BEE Workflow Graph Entities

A BEE workflow is a DAG (currently implemented in Neo4j) that represents a workflow originally specified in a CWL (Common Workflow Language) file. The fundamental structure of the workflow is based on Task nodes and DEPENDS_ON relationships. There are other nodes and relationships that are used to represent other properties of the workflow such as Metadata, Requirements, Hints, REQUIRES, etc. BEE's nodes, relationships, and properties are documented below.

:Task

  • task_id: unique ID for every task in workflow
  • name: name of task as a string
  • command: command (and parameters) to be executed
  • inputs: array of inputs to task
  • outputs: array of outputs of task
  • state: state of task during execution of workflow
    • Still designing, but may be one of:
      • WAITING: These tasks are in the database and are waiting for the tasks that they are dependent on to COMPLETE
      • READY: These tasks are ready to be executed (sent to the task manager). The tasks they depend on are COMPLETE so al their inputs are available.
      • SUBMITTED: These tasks have been sent to to the task manager but we don't know that they're actually RUNNING until we hear that from the task manager.
      • SUBMIT_FAIL: The task manager attempted to submit a job for this task but there was a failure.
      • PENDING: The task has been submitted and the ensuing job is pending execution on the machine, message via task manager.
      • RUNNING: The task is actively executing on the machine. The task manager told us that this is true.
      • CANCELLED: The task has stopped because it was told to by the user or other entity. The task is not COMPLETE and tasks that depend on it can not be run (we can't assume all of its outputs were successfully created). The task manager tells us that the task was CANCELLED.
      • CRASHED: An abnormal termination. In other respects it's the same as CANCELLED.
      • ZOMBIE: We may use this to indicate an unknown state after a system crash or loss of connection to the task manager or if during query loop the task manager gets an error when trying to query for it.
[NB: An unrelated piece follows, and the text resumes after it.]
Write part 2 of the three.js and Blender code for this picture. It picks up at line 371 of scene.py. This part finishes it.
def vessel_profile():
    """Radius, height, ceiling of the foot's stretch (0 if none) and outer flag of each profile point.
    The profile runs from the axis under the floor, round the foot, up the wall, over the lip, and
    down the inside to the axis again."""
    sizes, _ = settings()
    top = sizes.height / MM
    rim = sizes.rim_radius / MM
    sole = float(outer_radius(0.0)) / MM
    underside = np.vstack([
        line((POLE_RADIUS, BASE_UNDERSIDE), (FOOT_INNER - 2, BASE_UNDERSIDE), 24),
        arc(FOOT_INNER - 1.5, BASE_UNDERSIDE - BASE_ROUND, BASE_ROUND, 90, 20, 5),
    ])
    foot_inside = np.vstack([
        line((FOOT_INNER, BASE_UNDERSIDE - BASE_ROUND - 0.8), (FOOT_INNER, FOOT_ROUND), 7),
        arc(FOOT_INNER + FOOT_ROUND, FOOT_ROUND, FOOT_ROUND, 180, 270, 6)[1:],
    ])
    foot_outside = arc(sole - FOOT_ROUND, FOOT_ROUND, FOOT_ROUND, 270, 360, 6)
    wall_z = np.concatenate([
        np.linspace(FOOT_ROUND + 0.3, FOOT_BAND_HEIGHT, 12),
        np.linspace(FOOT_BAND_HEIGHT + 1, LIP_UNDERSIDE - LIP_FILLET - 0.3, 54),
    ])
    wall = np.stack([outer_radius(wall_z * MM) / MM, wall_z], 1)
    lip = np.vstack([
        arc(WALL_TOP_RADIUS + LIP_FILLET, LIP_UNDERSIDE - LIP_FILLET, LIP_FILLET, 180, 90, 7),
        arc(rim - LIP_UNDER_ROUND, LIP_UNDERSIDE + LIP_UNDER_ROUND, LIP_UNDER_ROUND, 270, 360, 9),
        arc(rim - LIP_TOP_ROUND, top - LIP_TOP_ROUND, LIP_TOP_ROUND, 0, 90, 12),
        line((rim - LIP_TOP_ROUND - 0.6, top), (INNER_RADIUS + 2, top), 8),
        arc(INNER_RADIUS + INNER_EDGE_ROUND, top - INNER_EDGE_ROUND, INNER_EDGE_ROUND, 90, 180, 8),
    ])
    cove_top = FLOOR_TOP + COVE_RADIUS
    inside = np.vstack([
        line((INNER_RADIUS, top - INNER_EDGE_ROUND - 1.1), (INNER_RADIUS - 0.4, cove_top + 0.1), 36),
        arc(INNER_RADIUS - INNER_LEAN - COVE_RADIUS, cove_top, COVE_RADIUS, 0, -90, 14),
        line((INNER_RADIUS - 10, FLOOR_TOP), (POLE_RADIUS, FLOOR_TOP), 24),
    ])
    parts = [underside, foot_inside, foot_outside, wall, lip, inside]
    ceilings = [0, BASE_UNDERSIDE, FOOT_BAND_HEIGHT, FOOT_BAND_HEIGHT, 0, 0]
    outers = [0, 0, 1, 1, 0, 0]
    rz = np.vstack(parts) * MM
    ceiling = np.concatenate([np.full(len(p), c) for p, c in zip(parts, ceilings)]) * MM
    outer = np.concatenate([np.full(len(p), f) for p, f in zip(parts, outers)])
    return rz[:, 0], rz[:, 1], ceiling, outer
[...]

Maybe.
      • COMPLETE: The task has successfully completed execution and all of its outputs have been produced. Its dependent tasks may now be set to READY.
  • :DEPENDS_ON: relationship(s) to :Tasks that must complete before this task can run
    • This relationship has no properties
  • :HAS_METADATA: relationship to :TaskMetadata for this task
    • This relationship has no properties
  • :HAS_REQUIREMENTS: relationship to :TaskRequirements (must have) for this task
    • This relationship has no properties
  • :HAS_HINTS: relationship to :TaskHints (may have) for this task
    • This relationship has no properties

:TaskMedatata, :Metadata

:TaskMetadata is also labelled as :Metadata. This is so that we can easily search the database for all metadata nodes (e.g. :TaskMetadata, :WorkflowMetadata).
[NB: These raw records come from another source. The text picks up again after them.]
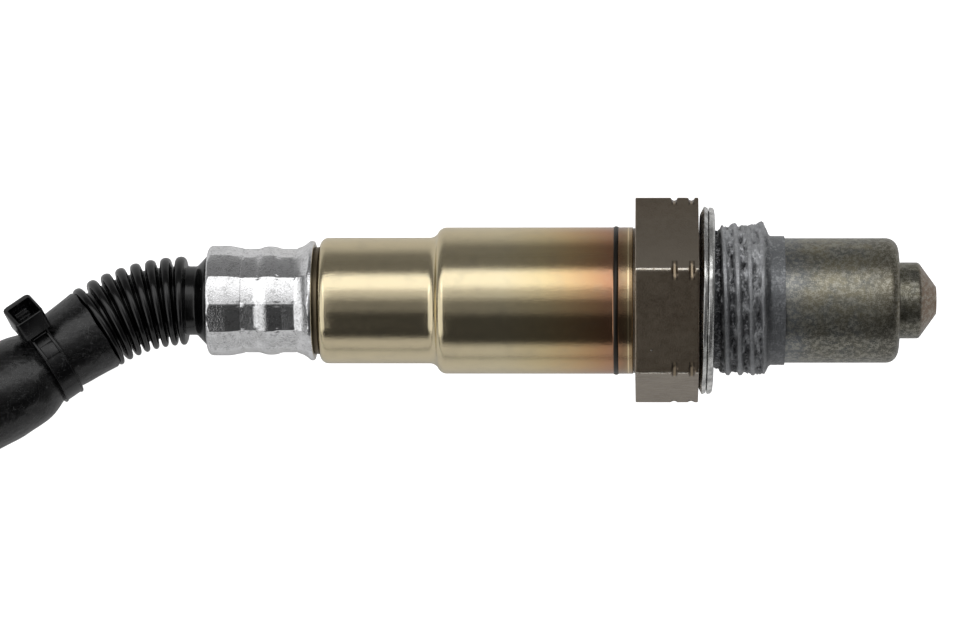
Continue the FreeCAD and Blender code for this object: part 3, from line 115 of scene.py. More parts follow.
class Graph:
    """A node tree with short calls for adding and joining nodes."""

    def __init__(self, tree: bpy.types.NodeTree) -> None:
        """Keeps the tree that the nodes go into."""
        self.tree = tree

    def feed(self, socket: Socket, source: object) -> None:
        """Joins a source to a socket, or sets the socket's own value or colour.

        Args:
            socket: The socket that takes it.
            source: Another node's socket, a number, a place or a colour.
        """
        if isinstance(source, Socket):
            self.tree.links.new(source, socket)
        else:
            socket.default_value = (*source, 1.0) if socket.type == "RGBA" else source

    def add(self, kind: str, inputs: dict | None = None, **settings: object) -> bpy.types.Node:
        """Adds one node.

        Args:
            kind: The node's type name, without the "ShaderNode" that starts it.
            inputs: What goes into its sockets, by name or place: a value or another node's socket.
            settings: Properties of the node itself.

        Returns:
            The new node.
        """
        node = self.tree.nodes.new("ShaderNode" + kind)
        for name, setting in settings.items():
            setattr(node, name, setting)
        for name, source in (inputs or {}).items():
            self.feed(node.inputs[name], source)
        return node

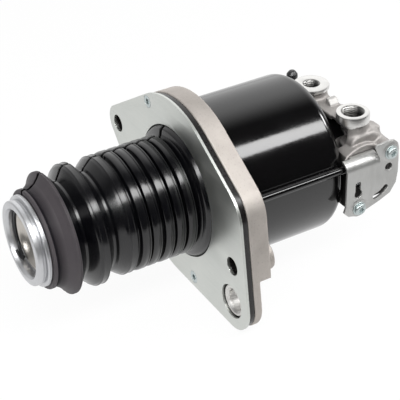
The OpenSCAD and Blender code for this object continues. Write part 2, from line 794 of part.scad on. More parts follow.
// Spring that returns the relay piston
module relay_spring() {
    color("#9b9ea3") translate([port_x, piston_top_y, relay_z]) rotate([0, 0, 90])
        coil_x(0.05, relay_wide_y - piston_top_y - 0.1, 6.6, 0.45, 3, 20, 6);
}

// Poppet that lets air past the seat
module inlet_valve() {
    seat_y = relay_wide_y + seat_t + seat_lip + 0.02;
    color("#2c2c2f") translate([port_x, 0, relay_z]) union() {
        bar_y(seat_y, seat_y + valve_disc_t, valve_disc_r);
        bar_y(seat_y + valve_disc_t, cap_inner_y - 0.6, valve_stem_r);
    }
}

// Spring that closes the inlet valve
module inlet_spring() {
    disc_y = relay_wide_y + seat_t + seat_lip + valve_disc_t + 0.1;
    color("#9b9ea3") translate([port_x, disc_y, relay_z]) rotate([0, 0, 90])
        coil_x(0, cap_inner_y - disc_y - 0.1, 6.9, 0.4, 3, 20, 6);
}

// Bracket's flat face in X and Z from the relay valve's axis, from the rolled edge round to the tab
bracket_points = [
    [20.7, 8], [20.7, -16.5], [22.2, -21.2], [18.4, -25.2], [11, -27], [3.5, -24.4],
    [-7, -21.2], [-16.8, -17.2], [-21.6, -10], [-22.9, -1], [-22.6, 20], [-20.6, 25.2],
    [-15.8, 27.8], [-10.6, 27.2], [-8.4, 23], [-6.6, 14]
];
bracket_face = [for (p = bracket_points) [port_x + p[0], relay_z + p[1]]];
roll_r = pipe_boss_r + bracket_t + 0.8;
roll_z = pipe_z - 0.3;
roll_end_x = bracket_face[0][0];
roll_start_x = bracket_face[len(bracket_face) - 1][0];
roll_y = bracket_y + bracket_t - roll_r;
roll_lip = roll_y - relay_end_y - 0.3;
washer_y = bracket_y + bracket_t + 0.4;
washer_t = 0.8;

// Sheet bracket with a rolled upper edge over the vent pipe
module bracket() {
    color("#b9bab9") difference() {
        union() {
            translate([0, bracket_y + bracket_t, 0]) rotate([90, 0, 0]) linear_extrude(height = bracket_t)
                polygon(concat(bracket_face, [[roll_start_x, roll_z], [roll_end_x, roll_z]]));
            rolled_edge();
            at_bracket_screws() bar_y(bracket_y, washer_y, bracket_washer_r + 1.3);
        }
        at_bracket_screws() bar_y(bracket_y - 1, bracket_y + 4, 2.7);
        translate([port_x, 0, relay_z]) {
            translate([-14.1, 0, 5.5]) bar_y(bracket_y - 1, bracket_y + 3, 2);
            keyhole();
            curved_slot();
        }
    }
}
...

:TaskRequirements, :Requirements

:TaskRequirements is also labelled as :Requirements. This is so that we can easily search the database for all requirements nodes (e.g. :TaskRequirements, :WorkflowRequirements).

:TaskHints, :Hints

:TaskHints is also labelled as :Hints. This is so that we can easily search the database for all hint nodes (e.g. :TaskHints, :WorkflowHints).

:Workflow

  • workflow_id: unique ID for the single workflow in this database
  • name: name of workflow as a string
  • inputs: array of inputs to workflow
  • outputs: array of outputs of workflow
  • state: state of entire workflow
    • Still designing, but may be one of:
      • WAITING: The workflow has been loaded into the database and is waiting to be started.
      • RUNNING: The actively is actively executing on the machine.
      • CANCELLED: The task has stopped because it was told to by the user or other entity. Examine the tasks in the database to determine their individual status.
      • CRASHED: An abnormal termination. In other respects it's the same as CANCELLED.
      • ZOMBIE: We may use this to indicate an unknown state after a system crash or loss of connection to other parts of the system (client, task manager, etc.)
      • COMPLETE: The workflow has successfully completed execution and all of its outputs have been produced.
  • :HAS_METADATA: relationship to :WorkflowMetadata for this workflow
    • This relationship has no properties
  • :HAS_REQUIREMENTS: relationship to :WorkflowRequirements (must have) for this workflow
    • This relationship has no properties
  • :HAS_HINTS: relationship to :WorkflowHints (may have) for this workflow
    • This relationship has no properties

:WorkflowMedatata, :Metadata

:WorkflowMetadata is also labelled as :Metadata. This is so that we can easily search the database for all metadata nodes (e.g. :TaskMetadata, :WorkflowMetadata).

:WorkflowRequirements, :Requirements

:WorkflowRequirements is also labelled as :Requirements. This is so that we can easily search the database for all requirements nodes (e.g. :TaskRequirements, :WorkflowRequirements).

:WorkflowHints, :Hints

:WorkflowHints is also labelled as :Hints. This is so that we can easily search the database for all hint nodes (e.g. :TaskHints, :WorkflowHints).